Leader in gene therapy visits campus for lecture

Dr. R. Michael Blaese discussed his pioneering work in the field of gene therapy during a Voices of Discovery lecture Wednesday, March 2 in McCrary Theatre. Details...

Blaese is president of PreGentis, Inc., and an adjunct investigator at the National Cancer Institute in Maryland. In 1990, he and his team successfully used gene therapy on 4-year-old Ashanthi DeSilva, who suffered from severe combined immune disease (SCID). She and another young patient are doing well today, yet Blaese said gene therapy is still in its earliest stages.

“It will probably be the middle of the century before gene therapy becomes standard,” Blaese said. Researchers must still solve many of the difficulties involved in successfully inserting new genes into a patient. The premise of gene therapy is to insert a gene into a diseased cell to correct the defect causing the disease.

Blaese said that every human being carries some mutated genes, but few of these result in disease. “There are no perfect genetic specimens. Everyone has between 5 and 50 significant genetic flaws,” Blaese said. More than 6,000 diseases have been shown to have some relation to the mutation of a single gene in the body.

As gene therapy advances, Blaese said researchers are faced with important moral and ethical questions about its appropriate uses. While helpful in the treatment of disease, Blaese pointed out that gene therapy can also be used to alter human characteristics, like eye color, height and hair color. “Society is going to have to give feedback and directives on where we should go with this.”

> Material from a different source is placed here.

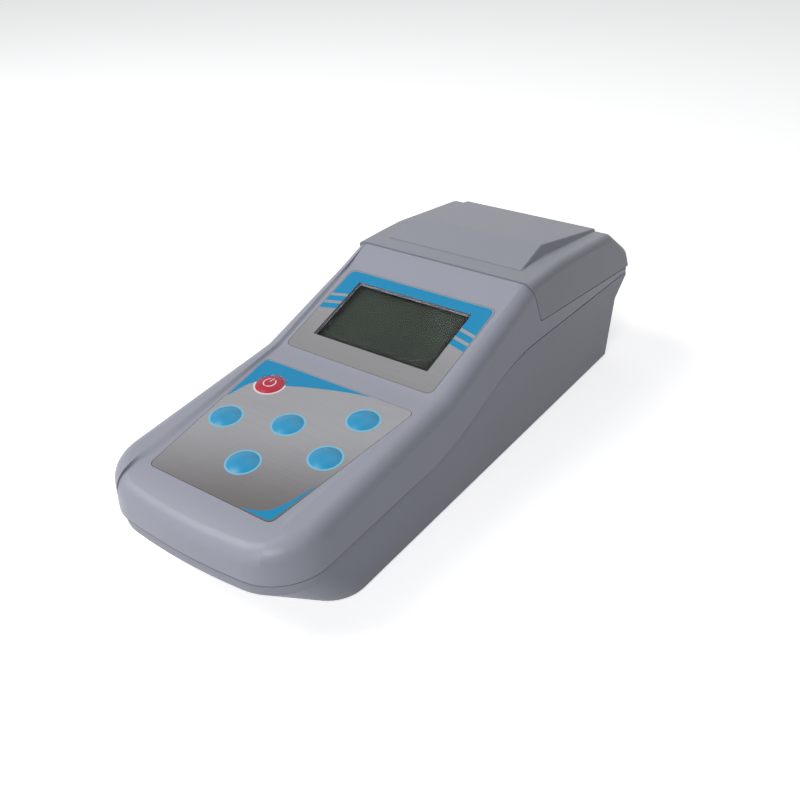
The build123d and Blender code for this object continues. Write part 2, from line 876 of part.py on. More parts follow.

Researchers in the field also face a variety of obstacles in the approval of clinical protocols, Blaese said. In 1999, teenager Jesse Gelsinger died during a gene therapy trial at the University of Pennsylvania, resulting in a more complex approval process for clinical protocols. As a result, Blaese said some researchers are abandoning their efforts in the field.

“The consensus is that the restrictions on clinical protocols have grown, and many researchers are not doing them because of the time involved to get the protocols approved.”

The Voices of Discovery science speaker series, sponsored by Elon College, the College of Arts and Sciences, invites noted scholars in science and mathematics to Elon to share their knowledge and experience with students.